Prioritisation means:

  • Linking tasks to outcomes
  • Identifying what moves the needle
  • Cutting out or deferring low-value work

Not everything deserves your time.  And if everything feels important, nothing really is.

3. Review Relentlessly

This is the missing piece in almost every productivity system.  Without a review loop, you’re always just reacting.

A simple weekly review changes everything:

  • What did I complete?
  • What actually moved things forward?
  • What needs to change next week?

This is where you can adjust your course and find ways to improve.  What worked, what didn’t.

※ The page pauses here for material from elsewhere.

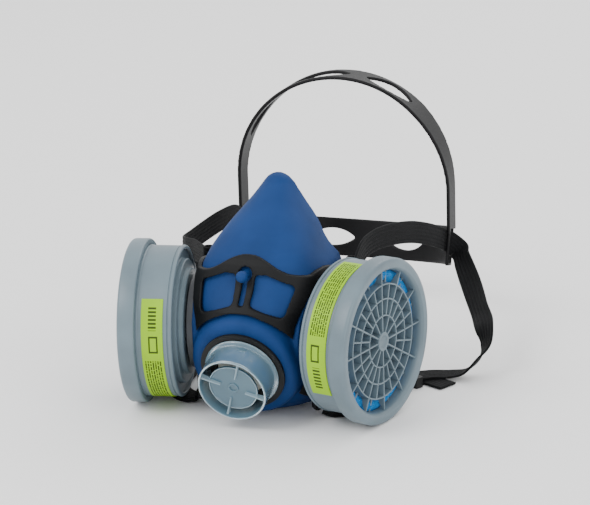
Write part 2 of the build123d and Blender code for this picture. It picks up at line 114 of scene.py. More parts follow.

Skipping this step means the system will slowly degrade.   And I find its the easiest step to skip…you need real discipline to follow through, but trust me, it’s worth the 15-30 minutes that it takes.

Why This Works

This approach works because it mirrors how real work gets delivered.

It:

  • Creates a feedback loop
  • Connects daily actions to meaningful outcomes
  • Reduces overwhelm by giving everything a place
  • Forces you to make decisions, not just lists

It’s not about doing more.  It’s about consistently doing what matters.

A Simple Example

Instead of saying “I want to get fitter”, you run it through the CPR process.

Capture:
“I want to improve fitness”

Prioritise:
Commit to 3 workouts per week (specific, measurable)

Review:
At the end of the week:

  • Did I do 3 sessions?
  • If not, why not?
  • What needs to change?

Now you’re not relying on motivation.  You’re following a system and identifying areas where things are slipping.  It gives you the chance to change and improve.

Common Mistakes to Avoid

A few things to watch out for:

  • Overcomplicating it
    Keep the system simple enough to maintain
  • Confusing activity with progress
    Busy doesn’t mean effective
  • Skipping the review
    This is where the real value is
  • Trying to optimise too early
    Build consistency first, refine later

Final Thought

You don’t need a better to-do list or a new app.  You just need a better system that you have confidence in, and which helps you think clearly, prioritise effectively, and adapt over time.

That’s what project managers do every day.